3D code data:
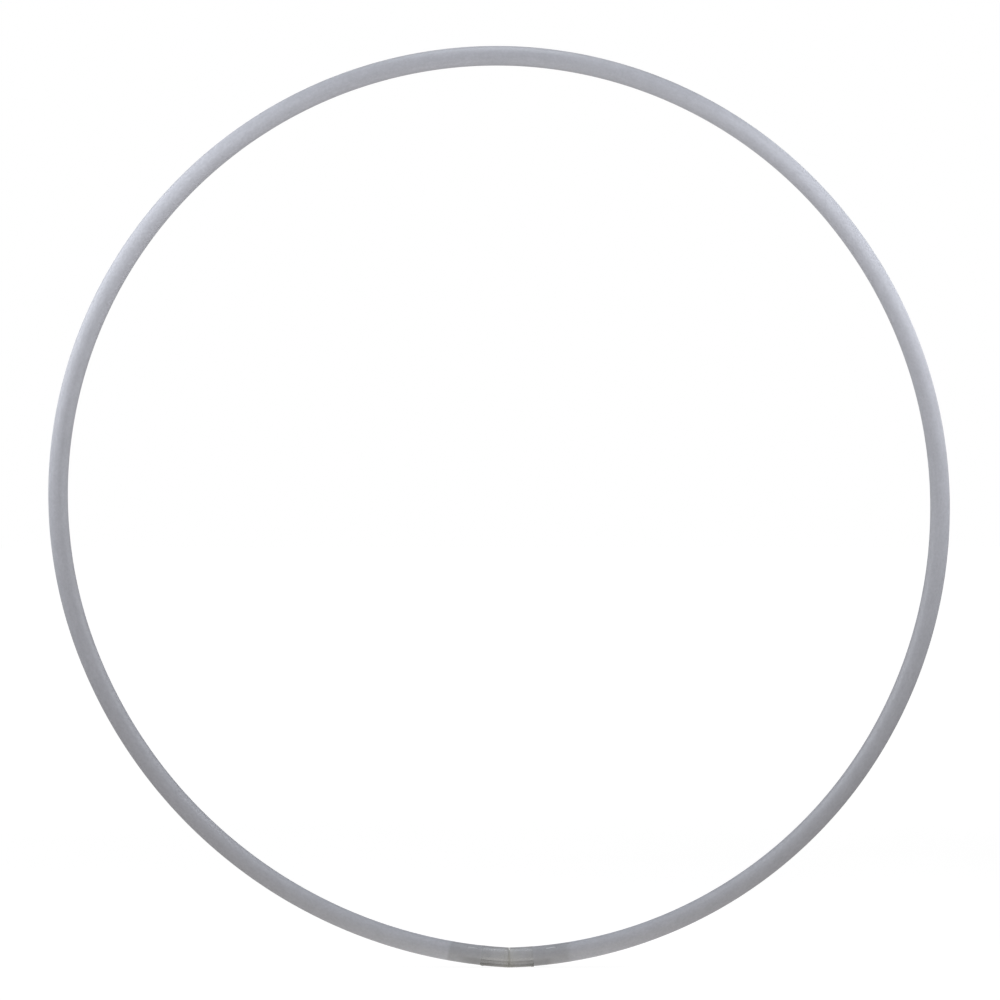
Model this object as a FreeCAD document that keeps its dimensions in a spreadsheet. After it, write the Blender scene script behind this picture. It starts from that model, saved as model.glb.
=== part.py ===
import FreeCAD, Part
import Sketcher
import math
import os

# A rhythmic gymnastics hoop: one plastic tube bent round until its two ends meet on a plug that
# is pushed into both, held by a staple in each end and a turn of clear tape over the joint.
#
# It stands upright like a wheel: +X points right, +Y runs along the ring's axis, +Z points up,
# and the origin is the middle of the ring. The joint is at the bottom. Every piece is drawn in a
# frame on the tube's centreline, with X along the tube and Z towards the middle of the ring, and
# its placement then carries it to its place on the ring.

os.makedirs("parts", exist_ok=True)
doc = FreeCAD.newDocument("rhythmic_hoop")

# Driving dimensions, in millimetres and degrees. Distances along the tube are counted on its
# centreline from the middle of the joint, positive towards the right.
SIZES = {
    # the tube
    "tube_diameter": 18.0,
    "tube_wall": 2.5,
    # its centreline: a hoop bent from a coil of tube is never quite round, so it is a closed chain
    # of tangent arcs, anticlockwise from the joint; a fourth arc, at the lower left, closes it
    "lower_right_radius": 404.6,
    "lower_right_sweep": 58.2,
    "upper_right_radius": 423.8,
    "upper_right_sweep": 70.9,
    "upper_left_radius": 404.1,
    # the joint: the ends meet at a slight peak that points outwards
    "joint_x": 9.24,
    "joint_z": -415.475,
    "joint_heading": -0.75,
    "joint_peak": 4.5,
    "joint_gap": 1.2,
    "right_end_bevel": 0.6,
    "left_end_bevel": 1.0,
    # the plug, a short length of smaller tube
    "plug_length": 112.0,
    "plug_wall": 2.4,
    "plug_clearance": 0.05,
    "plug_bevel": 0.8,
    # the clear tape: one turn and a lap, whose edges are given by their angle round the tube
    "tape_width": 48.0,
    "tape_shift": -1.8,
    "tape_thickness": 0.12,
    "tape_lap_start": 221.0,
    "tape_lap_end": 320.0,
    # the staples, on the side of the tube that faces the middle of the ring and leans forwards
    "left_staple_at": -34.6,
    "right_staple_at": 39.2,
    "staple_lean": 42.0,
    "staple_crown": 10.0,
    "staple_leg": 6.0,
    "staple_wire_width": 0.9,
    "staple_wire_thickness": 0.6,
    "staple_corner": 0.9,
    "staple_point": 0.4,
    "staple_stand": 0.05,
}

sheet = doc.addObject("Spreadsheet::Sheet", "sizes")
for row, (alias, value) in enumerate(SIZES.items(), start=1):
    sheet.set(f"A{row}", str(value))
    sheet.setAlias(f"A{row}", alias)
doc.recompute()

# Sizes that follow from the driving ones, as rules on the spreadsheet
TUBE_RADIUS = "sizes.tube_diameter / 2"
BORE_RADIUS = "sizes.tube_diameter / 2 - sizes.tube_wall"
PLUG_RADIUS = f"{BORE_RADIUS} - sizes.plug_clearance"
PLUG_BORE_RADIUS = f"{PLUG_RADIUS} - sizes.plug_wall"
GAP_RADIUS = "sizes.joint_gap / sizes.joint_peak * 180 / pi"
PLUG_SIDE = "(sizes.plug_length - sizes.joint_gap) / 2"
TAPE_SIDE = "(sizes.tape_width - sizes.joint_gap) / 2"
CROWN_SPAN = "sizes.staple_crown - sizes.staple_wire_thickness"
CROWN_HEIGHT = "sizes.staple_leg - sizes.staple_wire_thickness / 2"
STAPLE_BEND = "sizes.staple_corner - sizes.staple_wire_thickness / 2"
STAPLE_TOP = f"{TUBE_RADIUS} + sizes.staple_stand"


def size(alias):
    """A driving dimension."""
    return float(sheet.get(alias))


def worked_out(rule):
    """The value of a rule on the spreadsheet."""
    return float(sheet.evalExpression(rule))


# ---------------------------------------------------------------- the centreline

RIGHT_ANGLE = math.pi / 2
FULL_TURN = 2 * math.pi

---

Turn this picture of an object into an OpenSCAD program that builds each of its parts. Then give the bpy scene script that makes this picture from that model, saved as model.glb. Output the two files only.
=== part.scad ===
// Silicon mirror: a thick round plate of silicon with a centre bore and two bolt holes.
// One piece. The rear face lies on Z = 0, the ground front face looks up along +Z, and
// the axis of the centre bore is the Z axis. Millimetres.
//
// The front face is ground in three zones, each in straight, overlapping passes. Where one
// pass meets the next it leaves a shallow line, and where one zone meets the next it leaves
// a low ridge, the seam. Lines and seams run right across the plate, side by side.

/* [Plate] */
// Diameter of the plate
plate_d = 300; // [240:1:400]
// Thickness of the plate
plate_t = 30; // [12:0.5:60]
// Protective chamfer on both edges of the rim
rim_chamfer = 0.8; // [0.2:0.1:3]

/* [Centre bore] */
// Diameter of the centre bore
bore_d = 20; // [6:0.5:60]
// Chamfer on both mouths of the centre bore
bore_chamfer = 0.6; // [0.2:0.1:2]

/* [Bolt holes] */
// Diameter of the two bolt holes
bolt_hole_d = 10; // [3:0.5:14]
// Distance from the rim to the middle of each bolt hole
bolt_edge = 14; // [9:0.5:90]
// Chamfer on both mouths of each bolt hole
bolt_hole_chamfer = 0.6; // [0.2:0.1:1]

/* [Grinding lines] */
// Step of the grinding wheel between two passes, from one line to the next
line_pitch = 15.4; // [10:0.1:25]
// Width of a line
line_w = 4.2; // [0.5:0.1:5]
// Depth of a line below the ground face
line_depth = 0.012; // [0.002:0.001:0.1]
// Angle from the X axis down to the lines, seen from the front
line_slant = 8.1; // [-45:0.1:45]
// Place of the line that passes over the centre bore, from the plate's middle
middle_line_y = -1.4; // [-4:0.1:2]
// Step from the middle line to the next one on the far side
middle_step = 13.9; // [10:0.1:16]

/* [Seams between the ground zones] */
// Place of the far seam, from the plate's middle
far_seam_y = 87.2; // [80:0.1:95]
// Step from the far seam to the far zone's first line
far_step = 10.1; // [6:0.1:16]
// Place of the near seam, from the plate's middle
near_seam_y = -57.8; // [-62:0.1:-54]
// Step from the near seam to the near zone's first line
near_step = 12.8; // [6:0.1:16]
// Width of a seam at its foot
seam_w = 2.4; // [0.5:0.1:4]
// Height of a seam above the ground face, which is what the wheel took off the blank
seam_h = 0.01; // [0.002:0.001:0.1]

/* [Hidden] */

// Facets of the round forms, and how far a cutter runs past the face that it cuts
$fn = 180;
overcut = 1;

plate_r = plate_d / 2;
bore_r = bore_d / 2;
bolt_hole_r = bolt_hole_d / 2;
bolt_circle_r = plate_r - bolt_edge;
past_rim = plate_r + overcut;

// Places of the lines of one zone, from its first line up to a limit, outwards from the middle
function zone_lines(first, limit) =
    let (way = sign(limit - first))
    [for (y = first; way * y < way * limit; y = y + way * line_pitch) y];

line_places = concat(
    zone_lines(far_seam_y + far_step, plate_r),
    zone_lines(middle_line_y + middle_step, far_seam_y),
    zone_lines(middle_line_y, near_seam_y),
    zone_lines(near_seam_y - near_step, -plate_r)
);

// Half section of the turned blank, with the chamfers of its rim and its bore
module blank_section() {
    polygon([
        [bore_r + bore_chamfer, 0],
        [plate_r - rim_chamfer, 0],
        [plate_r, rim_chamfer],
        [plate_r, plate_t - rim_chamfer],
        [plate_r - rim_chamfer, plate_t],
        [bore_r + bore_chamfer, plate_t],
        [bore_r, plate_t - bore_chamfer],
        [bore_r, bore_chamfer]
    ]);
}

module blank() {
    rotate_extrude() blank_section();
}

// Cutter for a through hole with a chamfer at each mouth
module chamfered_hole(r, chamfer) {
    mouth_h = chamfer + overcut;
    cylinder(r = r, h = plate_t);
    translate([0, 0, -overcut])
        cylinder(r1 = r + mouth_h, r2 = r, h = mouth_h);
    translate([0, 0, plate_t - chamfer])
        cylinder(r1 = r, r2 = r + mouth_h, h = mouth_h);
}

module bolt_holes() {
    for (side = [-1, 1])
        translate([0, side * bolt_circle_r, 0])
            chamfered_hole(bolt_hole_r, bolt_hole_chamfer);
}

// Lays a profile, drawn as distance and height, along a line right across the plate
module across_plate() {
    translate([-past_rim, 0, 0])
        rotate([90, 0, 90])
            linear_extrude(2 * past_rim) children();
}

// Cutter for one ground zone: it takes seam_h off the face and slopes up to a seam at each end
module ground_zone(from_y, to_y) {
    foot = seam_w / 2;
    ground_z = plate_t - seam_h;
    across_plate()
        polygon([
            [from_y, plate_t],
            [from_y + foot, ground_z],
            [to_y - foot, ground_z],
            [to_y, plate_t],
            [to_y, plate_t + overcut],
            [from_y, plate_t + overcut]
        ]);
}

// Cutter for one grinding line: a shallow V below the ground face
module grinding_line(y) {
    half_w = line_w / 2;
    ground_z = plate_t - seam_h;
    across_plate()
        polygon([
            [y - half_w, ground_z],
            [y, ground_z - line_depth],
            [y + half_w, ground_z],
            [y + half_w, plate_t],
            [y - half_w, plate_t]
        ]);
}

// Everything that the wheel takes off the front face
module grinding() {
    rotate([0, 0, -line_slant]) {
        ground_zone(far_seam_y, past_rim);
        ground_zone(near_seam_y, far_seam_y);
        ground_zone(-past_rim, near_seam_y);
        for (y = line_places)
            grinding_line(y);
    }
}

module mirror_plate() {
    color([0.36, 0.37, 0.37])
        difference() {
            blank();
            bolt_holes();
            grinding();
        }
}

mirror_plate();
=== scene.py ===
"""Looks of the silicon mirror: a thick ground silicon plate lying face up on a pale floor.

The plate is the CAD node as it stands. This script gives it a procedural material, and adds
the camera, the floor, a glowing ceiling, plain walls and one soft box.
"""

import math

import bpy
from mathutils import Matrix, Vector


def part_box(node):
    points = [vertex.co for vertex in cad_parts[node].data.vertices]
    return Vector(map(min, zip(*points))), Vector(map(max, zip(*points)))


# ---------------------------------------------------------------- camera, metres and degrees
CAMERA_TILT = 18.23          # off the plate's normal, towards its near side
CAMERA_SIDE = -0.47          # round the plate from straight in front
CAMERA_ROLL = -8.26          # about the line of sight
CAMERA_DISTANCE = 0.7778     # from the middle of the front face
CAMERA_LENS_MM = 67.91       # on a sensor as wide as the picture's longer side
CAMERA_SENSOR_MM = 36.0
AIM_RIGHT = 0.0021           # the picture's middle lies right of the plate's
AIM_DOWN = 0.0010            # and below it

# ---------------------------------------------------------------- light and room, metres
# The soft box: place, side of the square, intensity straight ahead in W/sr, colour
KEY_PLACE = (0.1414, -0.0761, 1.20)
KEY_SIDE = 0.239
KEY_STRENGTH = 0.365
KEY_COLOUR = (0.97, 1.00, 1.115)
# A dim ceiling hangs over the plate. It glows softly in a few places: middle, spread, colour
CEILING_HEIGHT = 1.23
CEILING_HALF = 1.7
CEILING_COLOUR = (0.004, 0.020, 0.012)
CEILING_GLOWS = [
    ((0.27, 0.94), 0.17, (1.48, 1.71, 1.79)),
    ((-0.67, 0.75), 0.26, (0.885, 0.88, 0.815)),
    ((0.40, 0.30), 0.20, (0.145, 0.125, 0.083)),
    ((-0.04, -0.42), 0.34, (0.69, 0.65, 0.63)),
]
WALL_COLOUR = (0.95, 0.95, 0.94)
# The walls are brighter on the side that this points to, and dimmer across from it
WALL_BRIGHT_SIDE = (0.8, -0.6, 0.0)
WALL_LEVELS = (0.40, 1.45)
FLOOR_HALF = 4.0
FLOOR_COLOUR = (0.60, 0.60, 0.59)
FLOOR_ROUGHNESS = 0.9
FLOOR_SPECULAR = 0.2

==

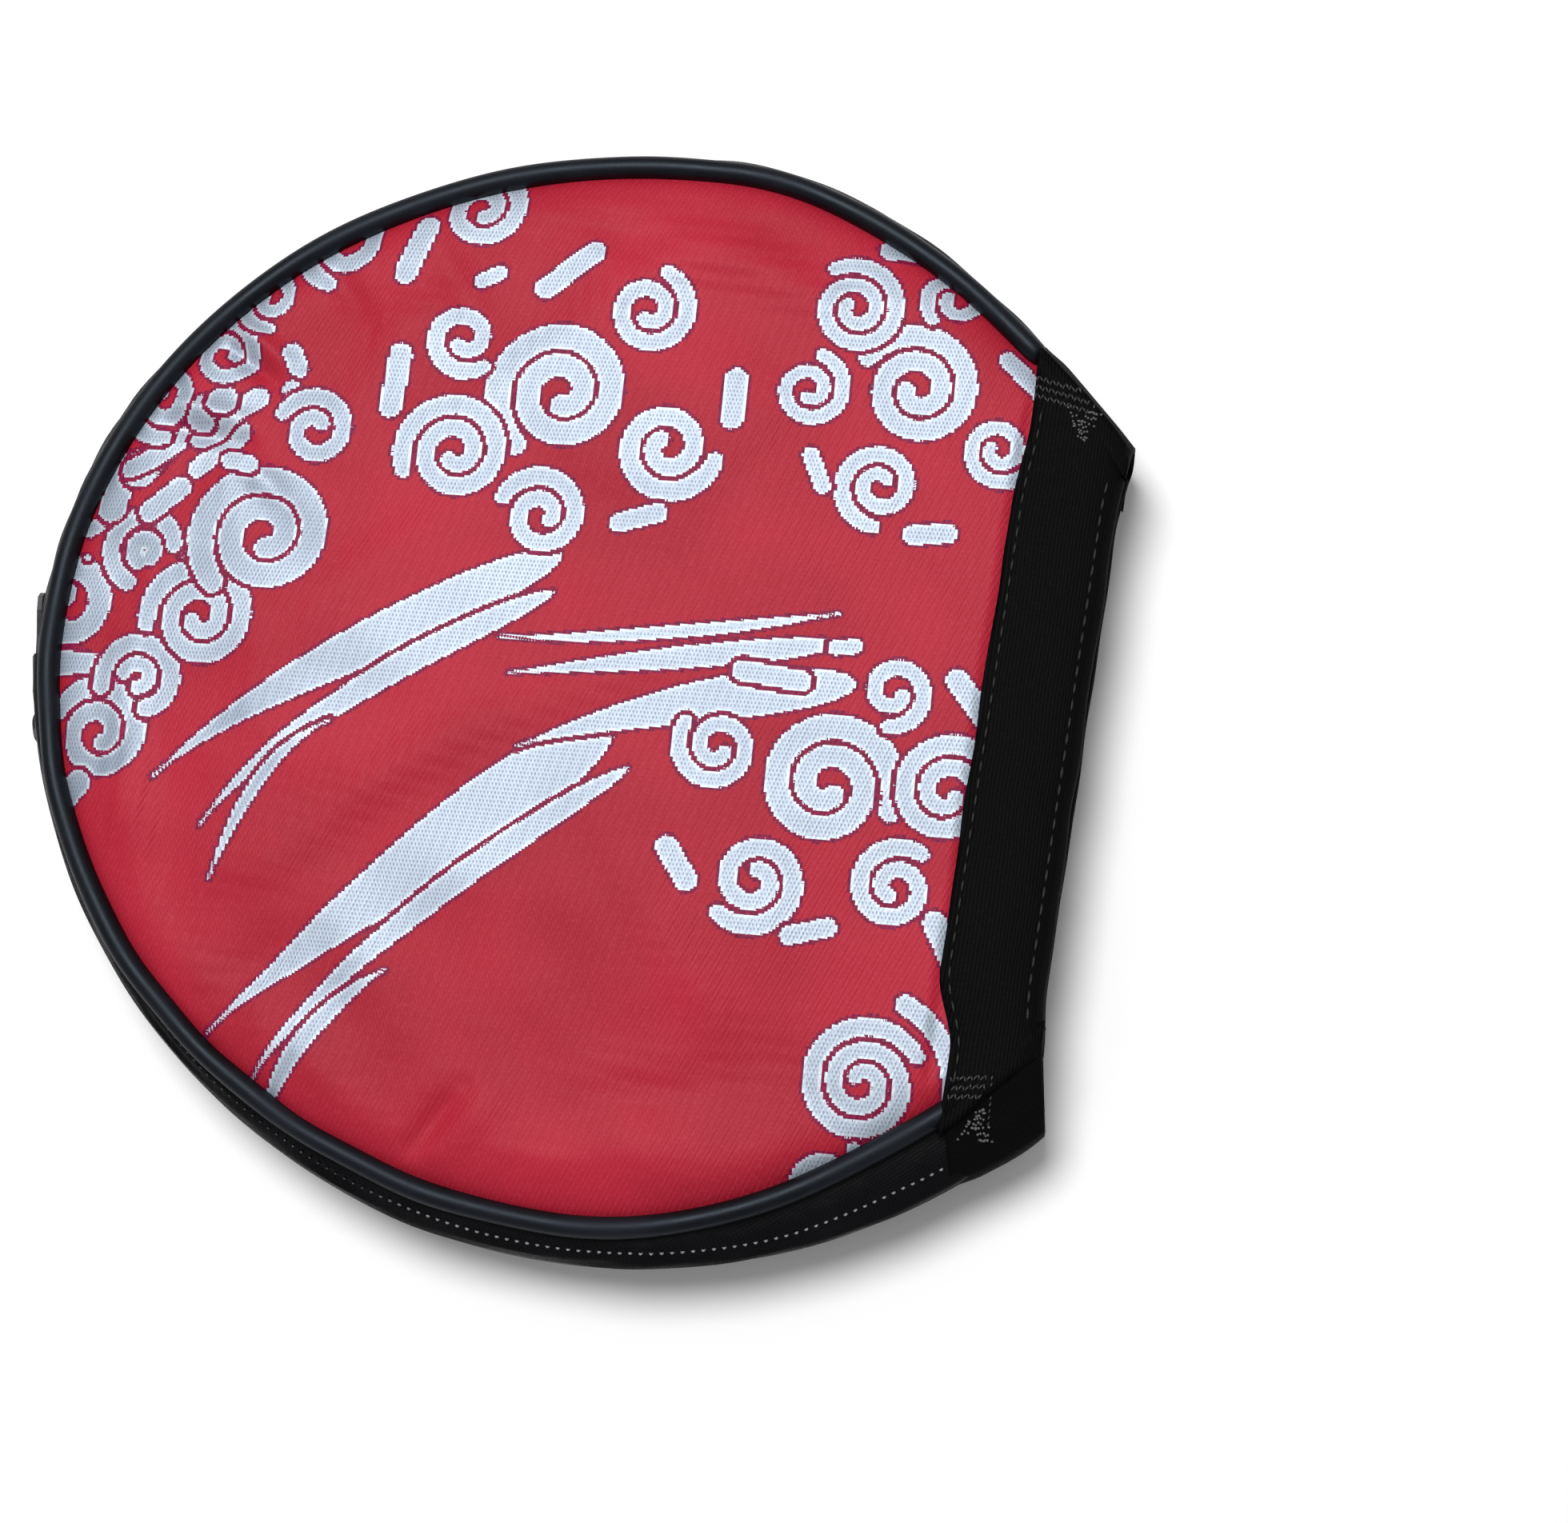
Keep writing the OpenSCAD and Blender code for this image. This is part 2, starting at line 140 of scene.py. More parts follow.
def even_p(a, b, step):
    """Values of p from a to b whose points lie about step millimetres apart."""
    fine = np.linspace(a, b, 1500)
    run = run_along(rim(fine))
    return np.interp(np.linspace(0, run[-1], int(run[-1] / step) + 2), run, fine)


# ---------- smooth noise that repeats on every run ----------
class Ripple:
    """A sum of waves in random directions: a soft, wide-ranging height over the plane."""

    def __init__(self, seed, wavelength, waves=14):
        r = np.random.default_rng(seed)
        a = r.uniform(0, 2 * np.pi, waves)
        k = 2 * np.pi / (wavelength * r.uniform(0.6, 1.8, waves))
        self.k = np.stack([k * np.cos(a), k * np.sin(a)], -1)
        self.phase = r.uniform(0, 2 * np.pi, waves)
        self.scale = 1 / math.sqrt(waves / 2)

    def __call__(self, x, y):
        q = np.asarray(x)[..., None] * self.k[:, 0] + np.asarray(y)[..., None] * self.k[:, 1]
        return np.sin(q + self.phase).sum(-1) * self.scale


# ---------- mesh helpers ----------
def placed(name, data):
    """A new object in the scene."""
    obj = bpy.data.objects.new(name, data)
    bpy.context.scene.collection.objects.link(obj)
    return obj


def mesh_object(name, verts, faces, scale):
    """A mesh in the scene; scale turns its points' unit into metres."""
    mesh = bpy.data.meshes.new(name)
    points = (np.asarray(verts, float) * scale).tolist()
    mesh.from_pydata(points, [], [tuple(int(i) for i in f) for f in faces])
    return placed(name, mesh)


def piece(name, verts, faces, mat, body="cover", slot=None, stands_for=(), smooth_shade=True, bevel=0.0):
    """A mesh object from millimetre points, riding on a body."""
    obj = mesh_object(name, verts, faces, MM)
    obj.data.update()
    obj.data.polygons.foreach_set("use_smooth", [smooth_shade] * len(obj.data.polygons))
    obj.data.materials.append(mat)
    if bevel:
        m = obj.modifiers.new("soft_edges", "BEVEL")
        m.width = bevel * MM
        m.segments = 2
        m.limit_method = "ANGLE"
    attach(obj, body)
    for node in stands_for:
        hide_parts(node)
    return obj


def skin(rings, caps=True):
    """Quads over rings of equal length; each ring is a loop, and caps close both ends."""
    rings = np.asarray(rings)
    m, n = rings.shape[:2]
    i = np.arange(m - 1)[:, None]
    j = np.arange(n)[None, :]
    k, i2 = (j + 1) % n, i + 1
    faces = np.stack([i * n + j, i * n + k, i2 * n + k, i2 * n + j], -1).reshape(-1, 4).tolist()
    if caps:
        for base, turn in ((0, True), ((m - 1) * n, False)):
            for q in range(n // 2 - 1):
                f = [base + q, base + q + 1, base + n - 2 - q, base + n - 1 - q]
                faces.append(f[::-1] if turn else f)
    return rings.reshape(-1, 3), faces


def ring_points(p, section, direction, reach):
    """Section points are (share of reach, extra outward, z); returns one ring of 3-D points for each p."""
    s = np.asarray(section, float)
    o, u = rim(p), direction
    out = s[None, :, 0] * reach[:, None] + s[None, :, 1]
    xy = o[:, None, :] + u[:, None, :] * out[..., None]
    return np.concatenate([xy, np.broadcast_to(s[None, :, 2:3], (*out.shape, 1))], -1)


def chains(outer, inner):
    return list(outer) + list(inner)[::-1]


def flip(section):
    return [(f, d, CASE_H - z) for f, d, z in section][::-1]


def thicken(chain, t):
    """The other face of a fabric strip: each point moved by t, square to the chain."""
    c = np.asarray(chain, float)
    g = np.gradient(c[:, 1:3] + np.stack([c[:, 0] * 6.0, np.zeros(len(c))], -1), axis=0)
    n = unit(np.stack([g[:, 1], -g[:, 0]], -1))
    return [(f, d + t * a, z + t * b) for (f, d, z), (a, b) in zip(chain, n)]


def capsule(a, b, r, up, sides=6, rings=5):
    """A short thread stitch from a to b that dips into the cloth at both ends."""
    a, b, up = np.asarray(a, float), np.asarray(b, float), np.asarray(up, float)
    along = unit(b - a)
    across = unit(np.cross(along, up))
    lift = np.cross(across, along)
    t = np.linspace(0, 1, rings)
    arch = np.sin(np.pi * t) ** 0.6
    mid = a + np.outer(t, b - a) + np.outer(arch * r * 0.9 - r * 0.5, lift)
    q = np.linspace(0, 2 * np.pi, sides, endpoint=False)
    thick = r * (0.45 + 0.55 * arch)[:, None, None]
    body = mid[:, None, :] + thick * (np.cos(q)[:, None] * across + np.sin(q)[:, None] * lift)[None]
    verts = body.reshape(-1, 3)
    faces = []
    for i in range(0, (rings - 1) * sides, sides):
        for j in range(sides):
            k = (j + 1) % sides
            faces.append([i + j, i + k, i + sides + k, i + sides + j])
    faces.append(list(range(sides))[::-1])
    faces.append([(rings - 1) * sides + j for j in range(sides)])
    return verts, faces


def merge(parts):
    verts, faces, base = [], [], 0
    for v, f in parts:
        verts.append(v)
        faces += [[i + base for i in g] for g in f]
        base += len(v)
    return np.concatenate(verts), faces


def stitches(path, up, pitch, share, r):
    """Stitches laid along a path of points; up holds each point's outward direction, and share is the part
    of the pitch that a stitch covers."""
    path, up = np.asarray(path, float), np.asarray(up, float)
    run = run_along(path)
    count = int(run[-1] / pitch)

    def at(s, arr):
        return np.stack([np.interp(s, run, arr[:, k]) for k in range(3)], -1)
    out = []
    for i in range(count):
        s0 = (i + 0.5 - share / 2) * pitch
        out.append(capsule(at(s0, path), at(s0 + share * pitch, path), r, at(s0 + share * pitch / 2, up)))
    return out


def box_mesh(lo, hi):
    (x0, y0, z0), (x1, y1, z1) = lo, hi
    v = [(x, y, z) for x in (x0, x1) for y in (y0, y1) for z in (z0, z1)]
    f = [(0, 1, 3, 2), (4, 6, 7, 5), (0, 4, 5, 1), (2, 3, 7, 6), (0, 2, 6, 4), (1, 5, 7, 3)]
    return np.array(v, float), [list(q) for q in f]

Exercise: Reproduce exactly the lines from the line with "Keep writing the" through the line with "return np.interp(np.linspace(0, run[-1], int(run[-1]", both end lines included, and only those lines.

Solved exercise:
Keep writing the OpenSCAD and Blender code for this image. This is part 2, starting at line 140 of scene.py. More parts follow.
def even_p(a, b, step):
    """Values of p from a to b whose points lie about step millimetres apart."""
    fine = np.linspace(a, b, 1500)
    run = run_along(rim(fine))
    return np.interp(np.linspace(0, run[-1], int(run[-1] / step) + 2), run, fine)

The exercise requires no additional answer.